Но имеется по крайней мере еще один сущностный вопрос, касающийся жизни театра. Не формы организации (конечно, тоже имеющей отношения и к его существу), а сценического языка.
Речь — о жанре. В афише уважающего себя театра присутствует сегодня Шекспир. В нынешнем сезоне, например, в Москве вышел «Гамлет» в Драматическом театре имени Станиславского, «Ромео и Джульетта» — в Театре Луны, на сцене Центра имени Вс. Мейерхольда частная продюсерская компания сыграла премьеру «Отелло», одновременно в другом частном театре, в «LimeLightTheatre», поставили «Двенадцатую ночь». Я намеренно выбираю для примера шекспировские пьесы, поскольку именно они дают чистый жанр, на их примере изучают природу трагического и природу комического, решительность перемены в судьбе героя, неминучесть трагического исхода и, напротив, счастливого разрешения всех бед.

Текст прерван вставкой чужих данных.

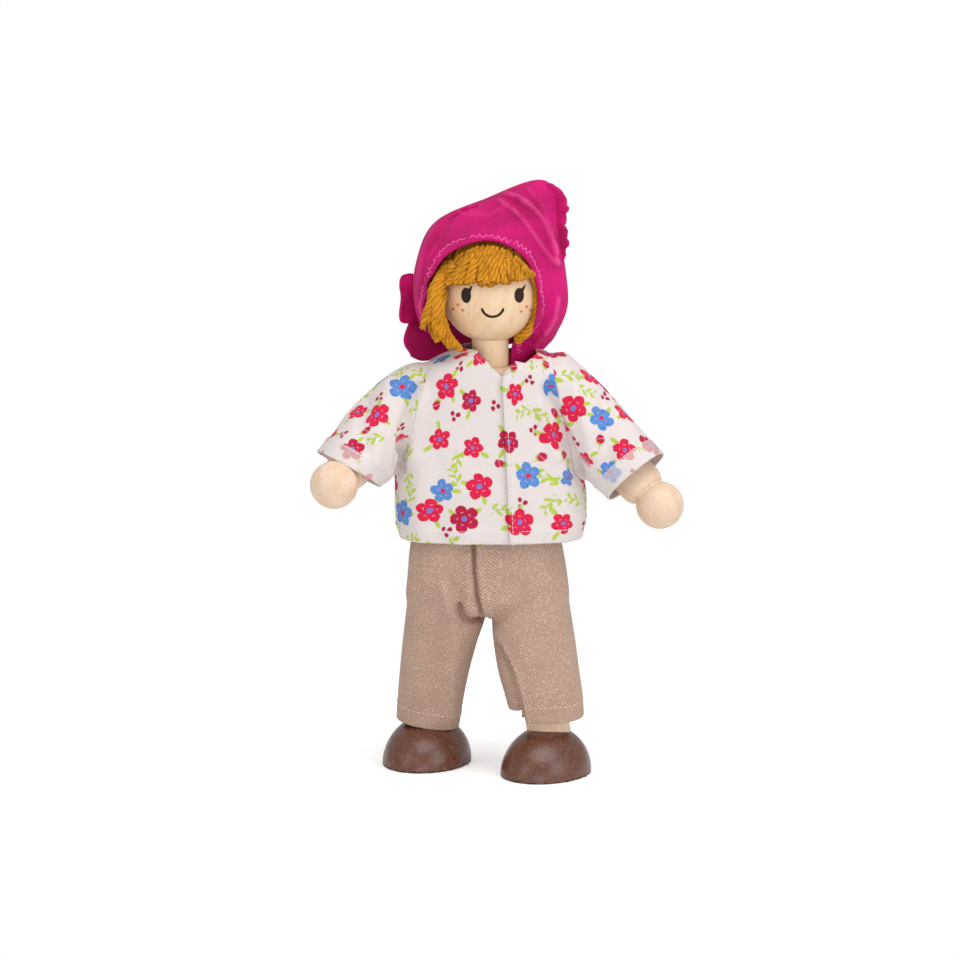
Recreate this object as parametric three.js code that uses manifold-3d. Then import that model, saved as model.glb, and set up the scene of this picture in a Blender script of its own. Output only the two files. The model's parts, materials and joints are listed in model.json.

Пример этот показателен: трагедии, которые предлагает сегодняшняя сцена, не травят душу, не вызывают сострадания и слез. Они могут восхищать какой-то эффектной сценой, неожиданным прочтением (тем, например, что в новом «Гамлете» Гертруда видит Призрака, который приходит к ее сыну, чтобы напомнить о себе), даже остроумным финалом, но слез, как говорит одна чеховская героиня, — слез нет. В свою очередь, комедии не смешны. Или — смешны, но совсем не теми шутками и смехом, которые заложены в них драматургом (драматургами, если брать в пример не одного Шекспира), а чем-то другим, добавленным, досочиненным режиссерами — поверх сюжета и первоначально задуманных отношений.

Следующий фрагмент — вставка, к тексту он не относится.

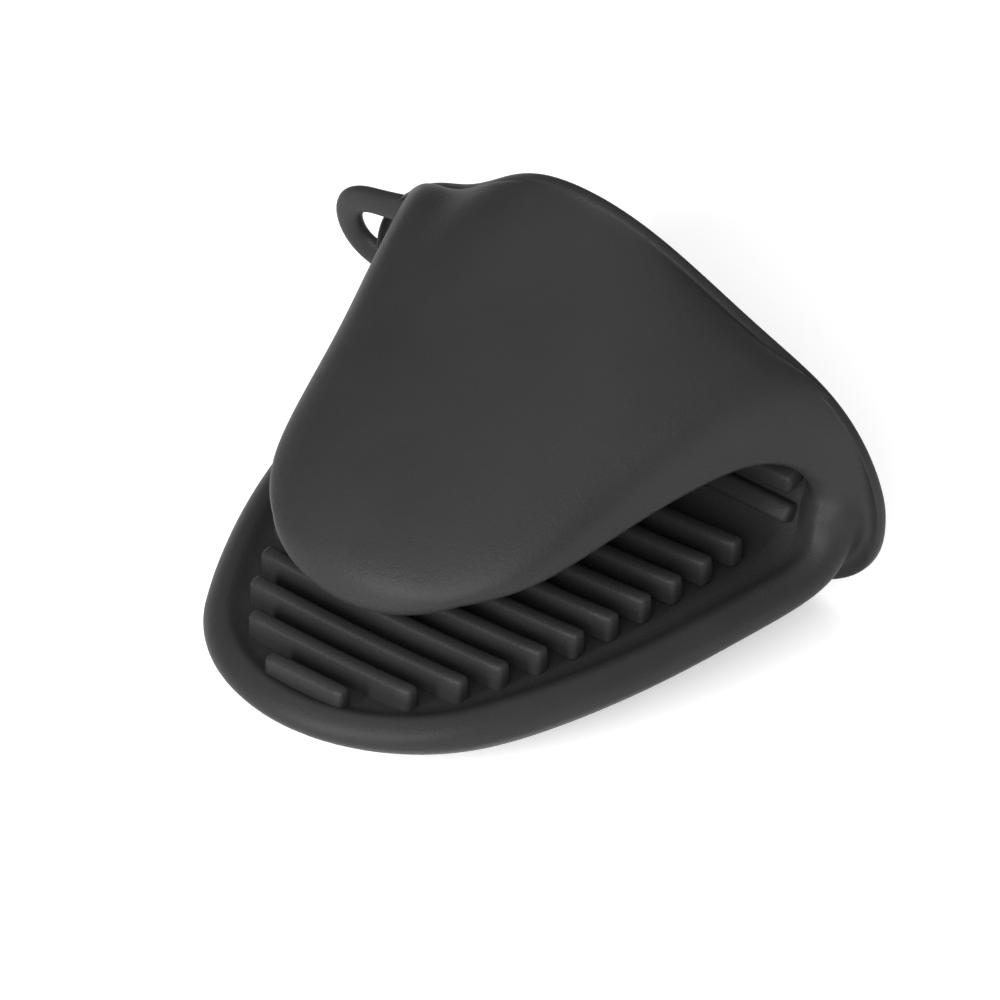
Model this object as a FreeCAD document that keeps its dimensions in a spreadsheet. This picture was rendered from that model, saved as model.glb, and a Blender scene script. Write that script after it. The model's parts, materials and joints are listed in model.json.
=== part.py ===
import FreeCAD, Part
import math
import os

# A moulded silicone pinch mitt, in millimetres.
# +Z is up, -Y points to the finger tips, +X to the right of someone looking along +Y.
# The origin is the middle of the flat patch under the belly, on which the mitt lies.
# The mitt is one soft moulding: its walls, rims, webs and ribs are modelled as named pieces,
# in two halves that swing about the crease at the back of the mouth.

V = FreeCAD.Vector
X_AXIS = V(1, 0, 0)

doc = FreeCAD.newDocument("PinchMitt")

# ---------------------------------------------------------------- driving dimensions
DIMENSIONS = {
    "tip_y": -51.3,             # front of the lower jaw
    "rear_y": 51.4,             # rear face of the cuff at the crease
    "tip_radius": 35.3,         # plan radius of the lower jaw's tip
    "side_radius": 150.0,       # plan radius of the lower jaw's sides
    "tip_sweep": 61.0,          # degrees of tip arc on each side
    "side_flare": 10.5,         # degrees by which the sides still open at the rear
    "wall": 2.2,                # wall of both pockets
    "seam": 0.05,               # gap between neighbouring pieces of one half
    "belly_top": 14.55,         # height at which the belly shell meets the rim
    "belly_depth": 16.0,        # depth of the belly shell before its flat patch is cut
    "belly_run": 34.0,          # length over which the belly falls away from the tip
    "rim_width": 5.0,           # raised rim round the lower jaw
    "rim_crest": 19.0,          # height of the rim's crest
    "rim_round": 2.0,           # rounding of the rim's edges
    "floor_height": 17.0,       # upper face of the ribbed lower palm
    "rib_pitch": 7.56,          # spacing of the grip ribs
    "rib_first_y": -43.2,       # middle of the front rib
    "rib_width": 3.0,           # width of a grip rib
    "rib_height": 4.0,          # height of a grip rib above the lower palm
    "rib_chamfer": 0.5,         # softened edge of a grip rib
    "rib_inset_front": 7.3,     # from the jaw's outline to the ends of the second rib
    "rib_inset_back": 11.6,     # the same at the last rib
    "hinge_y": 46.8,            # crease about which the halves swing
    "hinge_height": 28.3,       # height of that crease
    "hinge_gap": 1.0,           # slack above the crease
    "web_width": 105.0,         # length of the web from side to side
    "web_rib_length": 84.0,     # length of the two ribs that cross the web
    "web_rib_height": 2.2,      # height of those ribs above the web
    "web_rib_angle": 13.0,      # degrees of the web's curve that such a rib covers
    "web_rib_low": -27.0,       # degrees from the crease down to the lower rib's middle
    "web_rib_high": 15.0,       # degrees from the crease up to the upper rib's middle
    "hood_wall": 2.6,           # wall of the hood
    "hood_edge": 2.8,           # width and depth of the hood's rolled edge
    "thumb_rib_height": 2.6,    # height of a rib under the hood
    "thumb_rib_inset": 6.4,     # from the hood's outline to the ends of its ribs
    "cuff_radius": 57.0,        # outer radius of the upper cuff
    "cuff_centre": 18.0,        # height of that radius's centre
    "cuff_band": 3.6,           # cuff from outside to inside
    "cuff_length": 3.4,         # cuff from front to back
    "cuff_lean": 9.3,           # degrees by which the upper cuff leans forward
    "cuff_rise": 3.7,           # from the crease up to the ends of the upper cuff
    "loop_radius": 9.6,         # outside of the hanging loop
    "loop_hole": 4.8,           # radius of the loop's hole
    "loop_thick": 3.0,          # thickness of the loop
    "loop_inset": 1.6,          # from the cuff's outer radius in to the loop's middle
    "loop_height": 40.2,        # height of the loop's middle
}
FINGER_RIBS = 11
THUMB_RIBS = 8
THUMB_RIB_SKIP = 3              # the lower palm reaches this many ribs further forward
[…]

Жанр, жанр — что-то происходит с жанрами, их чистота представляется чем-то давним, забытым и несбыточным. Не чистотой ли своей они пугают театр, боящийся определенности (будто бы противоречащей, не совпадающей с неопределенностью нынешнего времени)? Но вот же говорят, что все наконец встало на свои места и в общество пришло успокоение и умиротворение; театр этим увещеваниям, этим уговорам не верит, определенности по-прежнему бежит. Причем чем дальше, тем со все большей ожесточенностью, демонстративностью, каких не было прежде, даже и совсем недавно («Ромео и Джульетту», трагедию, которую Юрий Еремин выпустил со студентами на сцене Пушкинского театра лет восемь-десять назад, доигрывали при хлюпающем-плачущем зале, то же — по части чувств и эмоций — было и на «Короле Лире» Сергея Женовача; «Двенадцатая ночь» Каменьковича, спектакль, которым начиналась «Мастерская Петра Фоменко», был простодушен и по-шекспировски весел).